If you have children or other dependents, and qualify to claim them on your tax return, there are a few things you need to know before you file your federal tax return.


General Information

Child and dependent-related tax benefits are some of the most common claimed benefits on federal tax returns each year. If you don’t know which ones you may qualify for, you can use the online interactive tax assistant.

In addition, you should use the IRS child-related tax benefits comparison table to help you with basic eligibility rules applying to:

  • Earned Income Tax Credit (EITC);

  • Child Tax Credit (CTC);

  • Credit for Other Dependents (ODC);

  • Child and Dependent Care Credit (CDCC); and

  • Head of household (HOH) filing status.

Items that Require Action Now

Get a Social Security number (SSN) or a Taxpayer Identification Number (TIN) for all qualifying dependents.

  • If your qualifying child does not have a valid SSN and needs one, get it before you file. Why? Because your child needs an SSN that is valid for employment which has been issued before the due date of your tax return (including extensions) for you to be able to claim EITC or CTC.

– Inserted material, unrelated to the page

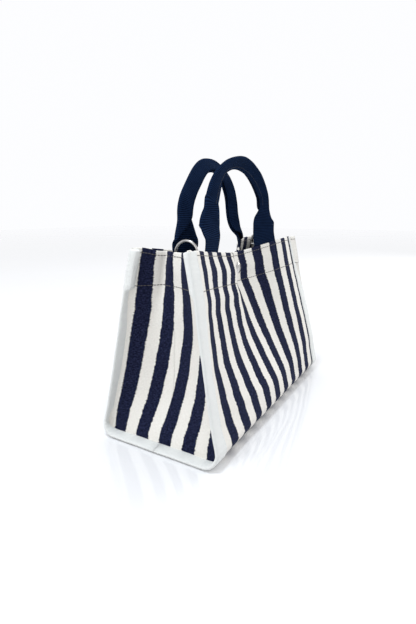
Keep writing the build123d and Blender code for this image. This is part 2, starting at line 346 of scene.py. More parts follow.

  • If you have a newborn or other child who is eligible for, but does not yet have an SSN, visit your local Social Security office or apply online.


  • If you are not able to claim the CTC or EITC because your qualifying child or qualifying relative does not have the required SSN, but has another type of TIN issued on or before the due date of your tax return (including extensions) such as an individual taxpayer identification number (ITIN), Adoption Taxpayer Identification Number (ATIN), or a Not Valid for Employment SSN, you may be able to claim the Credit for Other Dependents, Child and Dependent Care Credit, or Head of Household.

  • If your qualifying dependent has an ITIN that will expire before the end of the year or does not have one assigned yet, you will need to timely file a Form W-7, Application for IRS Individual Taxpayer Identification Number to ensure it is available for when you file.

  • Sometimes an ITIN request can take up to 11 weeks to process. Please make sure you check on irs.gov that any IRS backlogs have not extended these timeframes. Review the rules now and apply right away, so you don’t miss out on this credit or delay any possible refund. ATIN requests generally take 4 to 8 weeks.